Records for the exercise:
※
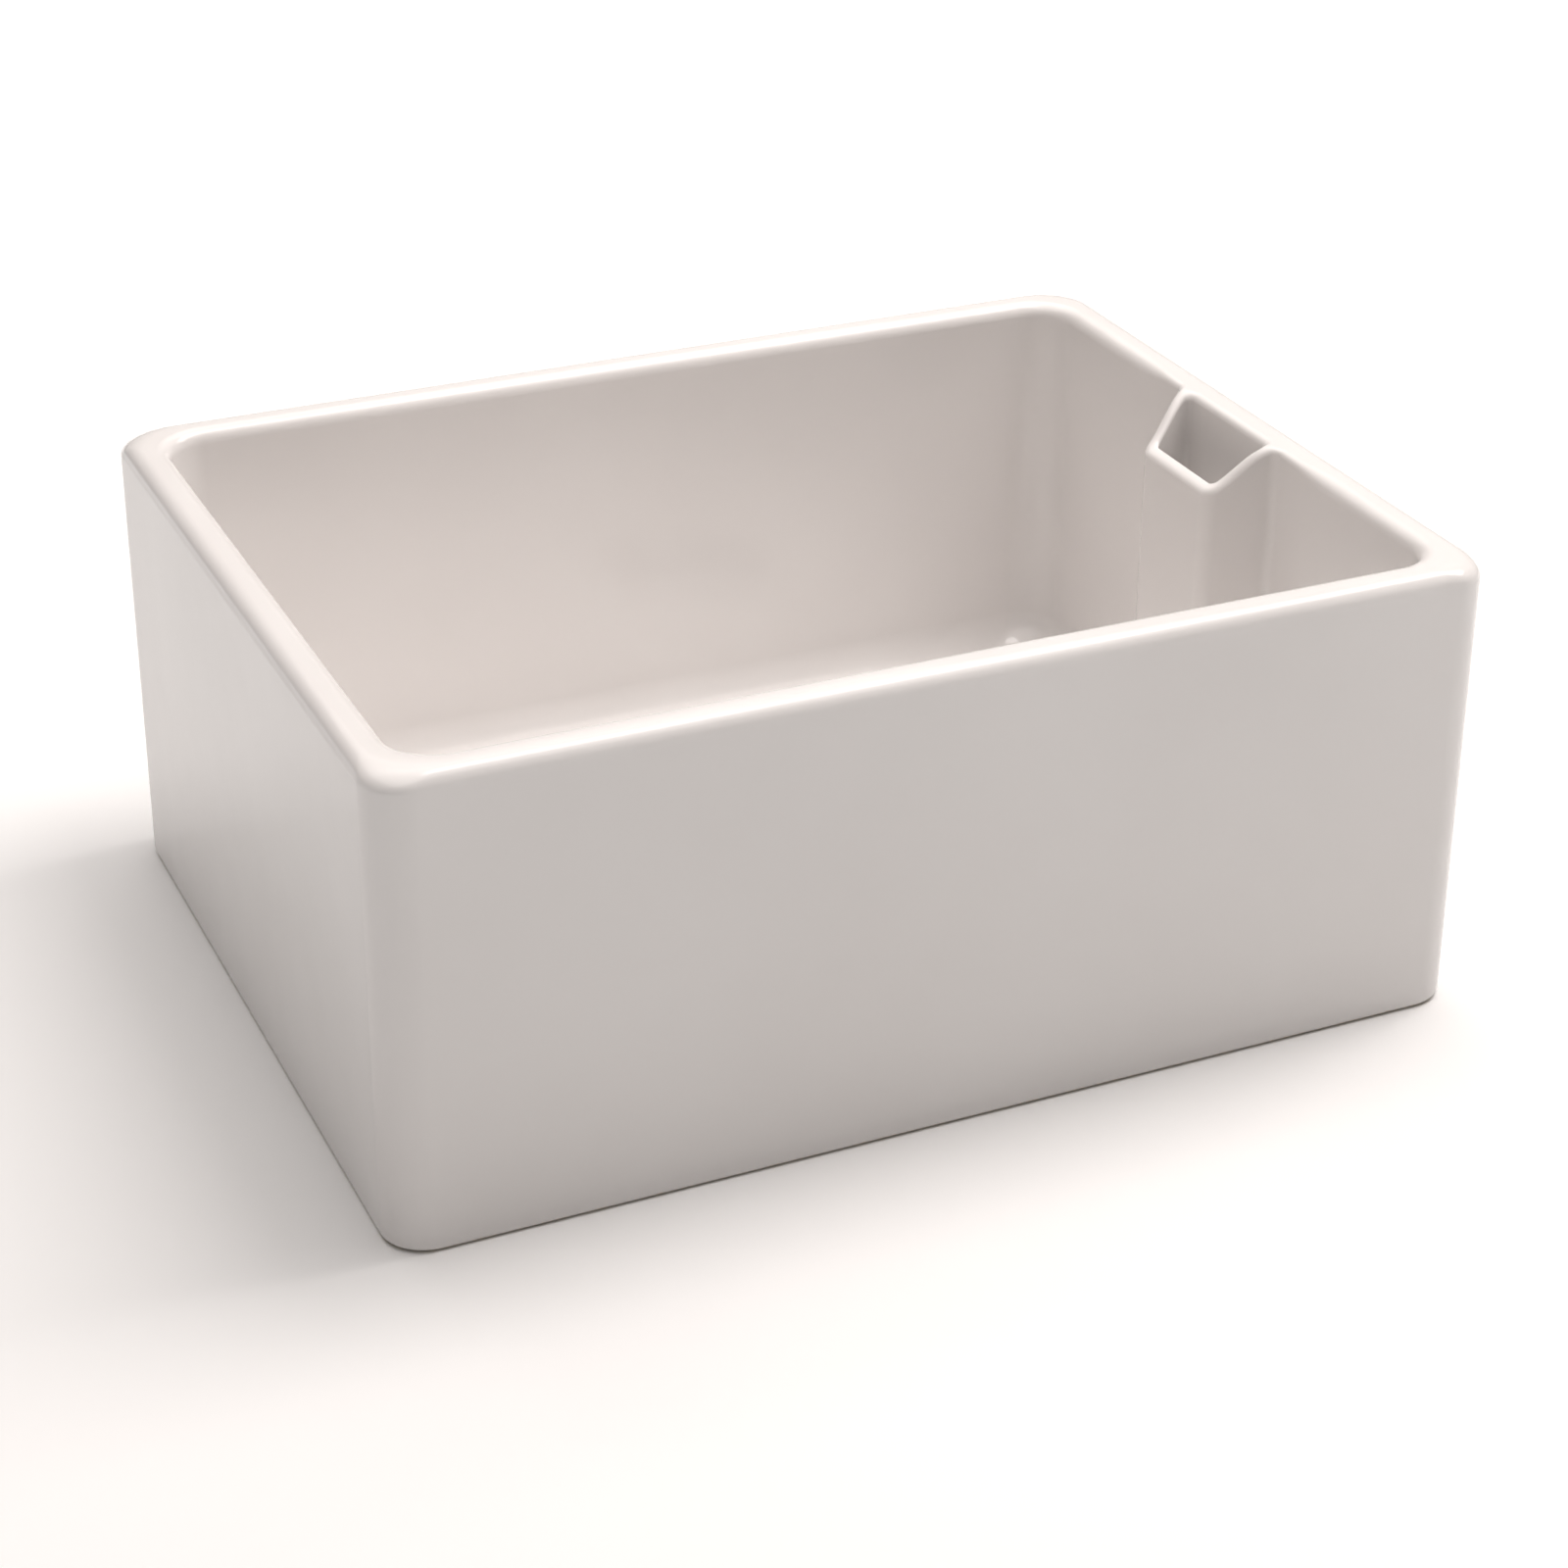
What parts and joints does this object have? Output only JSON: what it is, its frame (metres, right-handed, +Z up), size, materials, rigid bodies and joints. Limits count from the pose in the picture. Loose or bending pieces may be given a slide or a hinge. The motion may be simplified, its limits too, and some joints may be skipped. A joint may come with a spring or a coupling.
{
  "type": "apron front sink",
  "caption": "Deep rectangular white fireclay sink with a plain apron front, a weir overflow box on its right end wall, and a basket strainer waste in its floor.",
  "frame": {"origin": "middle of the flat underside of the fireclay, on which the sink bears; the waste hangs below it", "axes": "+X along the apron to the end wall with the weir box, -Y out of the apron front, +Z up"},
  "size_m": [0.595, 0.455, 0.3383],
  "materials": {
    "fireclay": "thick gloss glaze, warm white",
    "stainless": "pressed and polished",
    "brass": "turned",
    "rubber": "moulded, matt black",
    "foam": "closed-cell sealing ring, grey",
    "white_plastic": "moulded polypropylene, white",
    "nylon": "moulded nylon, natural"
  },
  "bodies": {
    "sink": {"sink_body": "fireclay", "strainer_cup": "stainless", "flange_seal": "foam", "underside_gasket": "rubber", "waste_body": "white_plastic", "threaded_insert": "brass", "clamp_screw": "stainless", "screw_washer": "nylon"},
    "basket": {"basket_cup": "stainless", "basket_bush": "nylon", "bush_snap_ring": "stainless", "post_o_ring": "rubber"},
    "plug": {"plug_post": "stainless", "post_knob": "stainless", "plug_seal": "rubber", "seal_upper_plate": "stainless", "seal_lower_plate": "stainless", "plug_nut": "brass"}
  },
  "joints": [
    {"name": "basket_lift", "type": "slide", "parent": "sink", "child": "basket", "axis": [0, 0, 1], "range_m": [0, 0.31]},
    {"name": "plug_pull", "type": "slide", "parent": "basket", "child": "plug", "axis": [0, 0, 1], "range_m": [0, 0.009]}
  ]
}
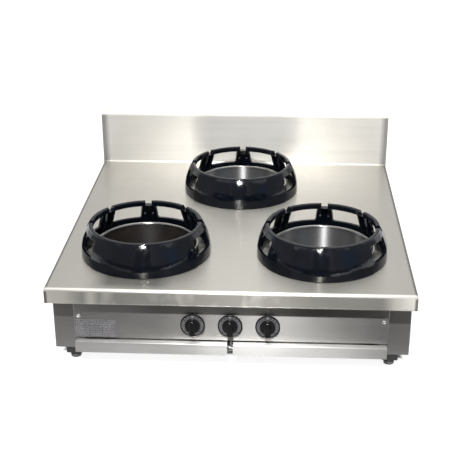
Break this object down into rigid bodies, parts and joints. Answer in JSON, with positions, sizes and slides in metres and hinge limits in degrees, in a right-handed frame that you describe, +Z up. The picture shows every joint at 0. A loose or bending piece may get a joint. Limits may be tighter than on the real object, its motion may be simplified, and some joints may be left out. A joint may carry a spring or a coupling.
{
  "type": "wok range",
  "caption": "Low gas wok range with raised enamelled wok rings over recessed burners, a splashback, a recessed knob panel, sliding drip trays and levelling feet.",
  "frame": {"origin": "on the floor under the middle of the range's footprint, splashback included", "axes": "+X to the cook's right, +Y from the cook towards the splashback, +Z up"},
  "size_m": [0.9, 0.95, 0.4],
  "materials": {
    "worktop_stainless": "brushed, grain from side to side",
    "splash_stainless": "brushed, level grain",
    "panel_stainless": "brushed, level grain",
    "body_stainless": "brushed",
    "frame_steel": "mill finish",
    "tray_stainless": "brushed, level grain",
    "plate_aluminium": "plain satin, bare",
    "screw_steel": "bright",
    "well_steel": "satin, heat marked",
    "ring_enamel": "glossy blue-black vitreous enamel",
    "burner_iron": "rough cast",
    "shutter_steel": "plain",
    "gas_tube": "drawn tube",
    "valve_brass": "machined",
    "injector_brass": "machined",
    "spindle_steel": "turned",
    "knob_black": "satin black",
    "dial_silver": "satin grey",
    "pilot_steel": "heat marked",
    "gas_pipe_steel": "zinc coated pipe",
    "block_black": "satin black",
    "foot_black": "satin black"
  },
  "bodies": {
    "range_body": {"back_panel": "body_stainless", "burner_base_left": "burner_iron", "burner_base_rear": "burner_iron", "burner_base_right": "burner_iron", "burner_head_left": "burner_iron", "burner_head_rear": "burner_iron", "burner_head_right": "burner_iron", "control_panel": "panel_stainless", "foot_blocks": "block_black", "front_burner_beam": "frame_steel", "gas_inlet_pipe": "gas_pipe_steel", "gas_manifold": "gas_pipe_steel", "injector_pipe_left": "gas_tube", "injector_pipe_rear": "gas_tube", "injector_pipe_right": "gas_tube", "injectors": "injector_brass", "lower_front_rail": "frame_steel", "lower_rear_rail": "frame_steel", "panel_screws": "screw_steel", "pilot_burners": "pilot_steel", "rating_plate": "plate_aluminium", "rear_burner_beam": "frame_steel", "side_panel_left": "body_stainless", "side_panel_right": "body_stainless", "splashback": "splash_stainless", "tray_runner_centre": "frame_steel", "tray_runner_left": "frame_steel", "tray_runner_right": "frame_steel", "upper_front_rail": "frame_steel", "valve_body_left": "valve_brass", "valve_body_rear": "valve_brass", "valve_body_right": "valve_brass", "well_left": "well_steel", "well_rear": "well_steel", "well_right": "well_steel", "worktop": "worktop_stainless"},
    "valve_plug_left": {"valve_plug_left": "valve_brass"},
    "knob_left": {"knob_left": "knob_black", "dial_ring_left": "dial_silver", "spindle_left": "spindle_steel"},
    "wok_ring_left": {"wok_ring_left": "ring_enamel"},
    "air_shutter_left": {"air_shutter_left": "shutter_steel"},
    "valve_plug_rear": {"valve_plug_rear": "valve_brass"},
    "knob_rear": {"knob_rear": "knob_black", "dial_ring_rear": "dial_silver", "spindle_rear": "spindle_steel"},
    "wok_ring_rear": {"wok_ring_rear": "ring_enamel"},
    "air_shutter_rear": {"air_shutter_rear": "shutter_steel"},
    "valve_plug_right": {"valve_plug_right": "valve_brass"},
    "knob_right": {"knob_right": "knob_black", "dial_ring_right": "dial_silver", "spindle_right": "spindle_steel"},
    "wok_ring_right": {"wok_ring_right": "ring_enamel"},
    "air_shutter_right": {"air_shutter_right": "shutter_steel"},
    "drip_tray_left": {"drip_tray_left": "tray_stainless"},
    "drip_tray_right": {"drip_tray_right": "tray_stainless"},
    "foot_front_left": {"foot_front_left": "foot_black"},
    "foot_front_right": {"foot_front_right": "foot_black"},
    "foot_rear_left": {"foot_rear_left": "foot_black"},
    "foot_rear_right": {"foot_rear_right": "foot_black"}
  },
  "joints": [
    {"name": "knob_turn_left", "type": "hinge", "parent": "range_body", "child": "valve_plug_left", "pos_m": [-0.0927, -0.407, 0.1262], "axis": [0, -1, 0], "range_deg": [0, 180]},
    {"name": "knob_push_left", "type": "slide", "parent": "valve_plug_left", "child": "knob_left", "axis": [0, 1, 0], "range_m": [0, 0.003], "stiffness_N_per_m": 1500, "springref_m": -0.002},
    {"name": "ring_lift_left", "type": "slide", "parent": "range_body", "child": "wok_ring_left", "axis": [0, 0, 1], "range_m": [0, 0.1]},
    {"name": "air_shutter_turn_left", "type": "hinge", "parent": "range_body", "child": "air_shutter_left", "pos_m": [-0.141, -0.248, 0.1262], "axis": [1, 0, 0], "range_deg": [0, 60]},
    {"name": "knob_turn_rear", "type": "hinge", "parent": "range_body", "child": "valve_plug_rear", "pos_m": [0, -0.407, 0.1262], "axis": [0, -1, 0], "range_deg": [0, 180]},
    {"name": "knob_push_rear", "type": "slide", "parent": "valve_plug_rear", "child": "knob_rear", "axis": [0, 1, 0], "range_m": [0, 0.003], "stiffness_N_per_m": 1500, "springref_m": -0.002},
    {"name": "ring_lift_rear", "type": "slide", "parent": "range_body", "child": "wok_ring_rear", "axis": [0, 0, 1], "range_m": [0, 0.1]},
    {"name": "air_shutter_turn_rear", "type": "hinge", "parent": "range_body", "child": "air_shutter_rear", "pos_m": [0, 0.119, 0.1262], "axis": [0, -1, 0], "range_deg": [0, 60]},
    {"name": "knob_turn_right", "type": "hinge", "parent": "range_body", "child": "valve_plug_right", "pos_m": [0.0927, -0.407, 0.1262], "axis": [0, -1, 0], "range_deg": [0, 180]},
    {"name": "knob_push_right", "type": "slide", "parent": "valve_plug_right", "child": "knob_right", "axis": [0, 1, 0], "range_m": [0, 0.003], "stiffness_N_per_m": 1500, "springref_m": -0.002},
    {"name": "ring_lift_right", "type": "slide", "parent": "range_body", "child": "wok_ring_right", "axis": [0, 0, 1], "range_m": [0, 0.1]},
    {"name": "air_shutter_turn_right", "type": "hinge", "parent": "range_body", "child": "air_shutter_right", "pos_m": [0.141, -0.248, 0.1262], "axis": [-1, 0, 0], "range_deg": [0, 60]},
    {"name": "tray_slide_left", "type": "slide", "parent": "range_body", "child": "drip_tray_left", "axis": [0, -1, 0], "range_m": [0, 0.5]},
    {"name": "tray_slide_right", "type": "slide", "parent": "range_body", "child": "drip_tray_right", "axis": [0, -1, 0], "range_m": [0, 0.5]},
    {"name": "foot_level_front_left", "type": "slide", "parent": "range_body", "child": "foot_front_left", "axis": [0, 0, -1], "range_m": [0, 0.012]},
    {"name": "foot_level_front_right", "type": "slide", "parent": "range_body", "child": "foot_front_right", "axis": [0, 0, -1], "range_m": [0, 0.012]},
    {"name": "foot_level_rear_left", "type": "slide", "parent": "range_body", "child": "foot_rear_left", "axis": [0, 0, -1], "range_m": [0, 0.012]},
    {"name": "foot_level_rear_right", "type": "slide", "parent": "range_body", "child": "foot_rear_right", "axis": [0, 0, -1], "range_m": [0, 0.012]}
  ]
}
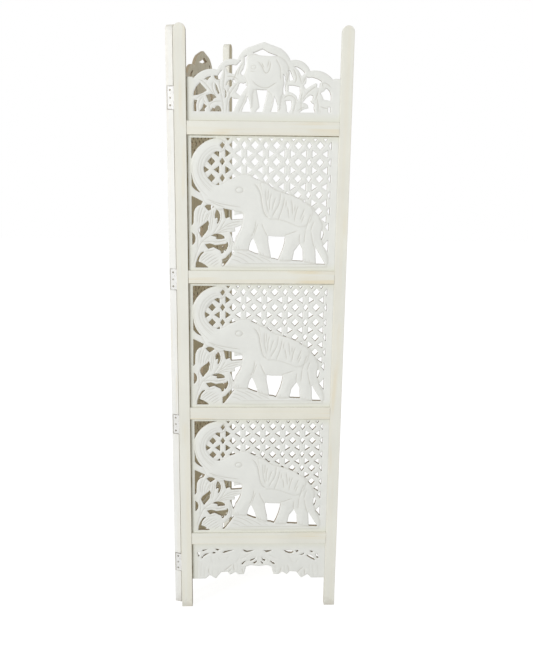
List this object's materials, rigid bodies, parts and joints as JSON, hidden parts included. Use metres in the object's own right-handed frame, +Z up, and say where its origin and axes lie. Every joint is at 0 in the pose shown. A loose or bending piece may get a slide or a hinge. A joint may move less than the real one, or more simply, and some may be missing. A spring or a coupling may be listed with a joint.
{
  "type": "folding room divider screen",
  "caption": "Whitewashed wooden folding screen: pierced jali boards with elephants and lattice in post-and-rail leaves, hinged to fold back to back.",
  "frame": {"origin": "on the floor, in the middle of the space that the half-folded screen takes", "axes": "+X along the front leaf from its hinged edge to its free edge, +Y to its back, +Z up"},
  "size_m": [0.5244, 0.507, 1.8],
  "materials": {
    "frame_wood": "whitewashed, matt, lightly worn",
    "carved_board": "whitewashed carved board, matt",
    "hinge_metal": "painted over with the whitewash",
    "pin_steel": "dull steel"
  },
  "bodies": {
    "front_leaf": {"front_hinge_stile": "frame_wood", "front_free_stile": "frame_wood", "front_top_rail": "frame_wood", "front_upper_rail": "frame_wood", "front_lower_rail": "frame_wood", "front_bottom_rail": "frame_wood", "front_upper_board": "carved_board", "front_middle_board": "carved_board", "front_lower_board": "carved_board", "front_crest_board": "carved_board", "front_apron_board": "carved_board", "front_hinge_plate_1": "hinge_metal", "front_hinge_plate_2": "hinge_metal", "front_hinge_plate_3": "hinge_metal", "front_hinge_plate_4": "hinge_metal", "hinge_pin_1": "pin_steel", "hinge_pin_2": "pin_steel", "hinge_pin_3": "pin_steel", "hinge_pin_4": "pin_steel"},
    "rear_leaf": {"rear_hinge_stile": "frame_wood", "rear_free_stile": "frame_wood", "rear_top_rail": "frame_wood", "rear_upper_rail": "frame_wood", "rear_lower_rail": "frame_wood", "rear_bottom_rail": "frame_wood", "rear_upper_board": "carved_board", "rear_middle_board": "carved_board", "rear_lower_board": "carved_board", "rear_crest_board": "carved_board", "rear_apron_board": "carved_board", "rear_hinge_plate_1": "hinge_metal", "rear_hinge_plate_2": "hinge_metal", "rear_hinge_plate_3": "hinge_metal", "rear_hinge_plate_4": "hinge_metal"}
  },
  "joints": [
    {"name": "leaf_fold", "type": "hinge", "parent": "front_leaf", "child": "rear_leaf", "pos_m": [-0.23828, -0.22802, 0.9], "axis": [0, 0, 1], "range_deg": [-71, 109]}
  ]
}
※
Instruction:
Locate the lines above that hold the word "object". Show every one of them.

Exercise output:
What parts and joints does this object have? Output only JSON: what it is, its frame (metres, right-handed, +Z up), size, materials, rigid bodies and joints. Limits count from the pose in the picture. Loose or bending pieces may be given a slide or a hinge. The motion may be simplified, its limits too, and some joints may be skipped. A joint may come with a spring or a coupling.
Break this object down into rigid bodies, parts and joints. Answer in JSON, with positions, sizes and slides in metres and hinge limits in degrees, in a right-handed frame that you describe, +Z up. The picture shows every joint at 0. A loose or bending piece may get a joint. Limits may be tighter than on the real object, its motion may be simplified, and some joints may be left out. A joint may carry a spring or a coupling.
List this object's materials, rigid bodies, parts and joints as JSON, hidden parts included. Use metres in the object's own right-handed frame, +Z up, and say where its origin and axes lie. Every joint is at 0 in the pose shown. A loose or bending piece may get a slide or a hinge. A joint may move less than the real one, or more simply, and some may be missing. A spring or a coupling may be listed with a joint.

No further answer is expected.